Hope to close the both side indices check

[zxm403089989]

In a specific problem, I need to use nested @cast. But due to the check of coexistence of indices, I cannot accomplish this. Here is a simplified case:

using TensorCast
table=rand(2,2,2,2);
@cast testm1[i,j]:=table[i,j,1,1];
testm2 = sum(testm1,dims=1)
# 1×2 Matrix{Float64}:
#  1.15043  0.772946

@cast test[k,l]:=sum(@cast _[i,j]:=table[i,j,k,l],dims=1)
# ERROR: LoadError: index k appears only on the right
#     inner @cast _[i, j] := (table[i, j, k, l], dims) = 1

My purpose is simple, for given indices k and l, sum the result matrix with indices i,j over i, then with different k,l, we have a new matrix. The first example may clearly express my idea. However, @cast always checks index existence on both side, I can't do this. Maybe it is better to achieve this with cloing index check.

[mcabbott]

Your first example could be written:

julia> testm2 == @reduce _[_,j] := sum(i) table[i,j,1,1]
true

In the second, are you hoping to get an array of arrays?

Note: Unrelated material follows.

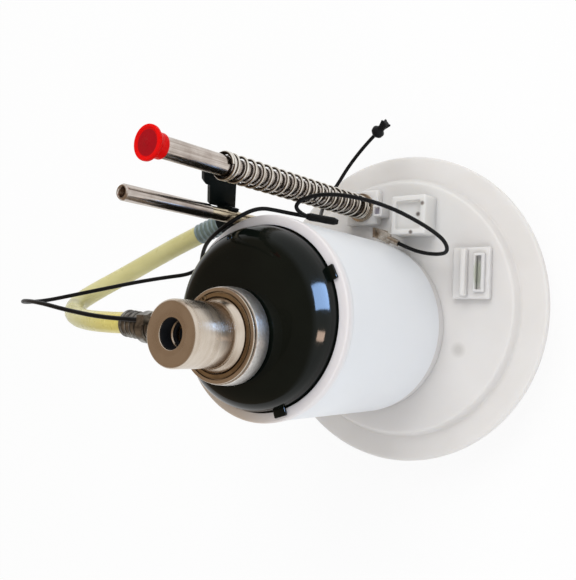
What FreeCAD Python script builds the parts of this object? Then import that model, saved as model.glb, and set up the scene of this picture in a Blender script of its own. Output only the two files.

Perhaps like this:

julia> @reduce test3[k,l][_,j] := sum(i) table[i,j,k,l]
2×2 Matrix{TransmuteDims.TransmutedDimsArray{Float64, 2, (0, 1), (2,), SubArray{Float64, 1, Array{Float64, 3}, Tuple{Base.Slice{Base.OneTo{Int64}}, Int64, Int64}, true}}}:
 [0.94672 0.889256]  [0.44493 1.67686]
 [1.11919 1.04312]   [1.1044 0.49902]

julia> test3[1,1] == testm2
true

[zxm403089989]

Thanks. You are definitely right. Actually, I use this code just as an example. Since TensorCast also includes summation over indices, we can solve the second problem easily by @reduce. My original question also calls package Trapz to perform numerical integration over the first dimension. Just I want to simplify the process I substitute to sum to express my idea in brief.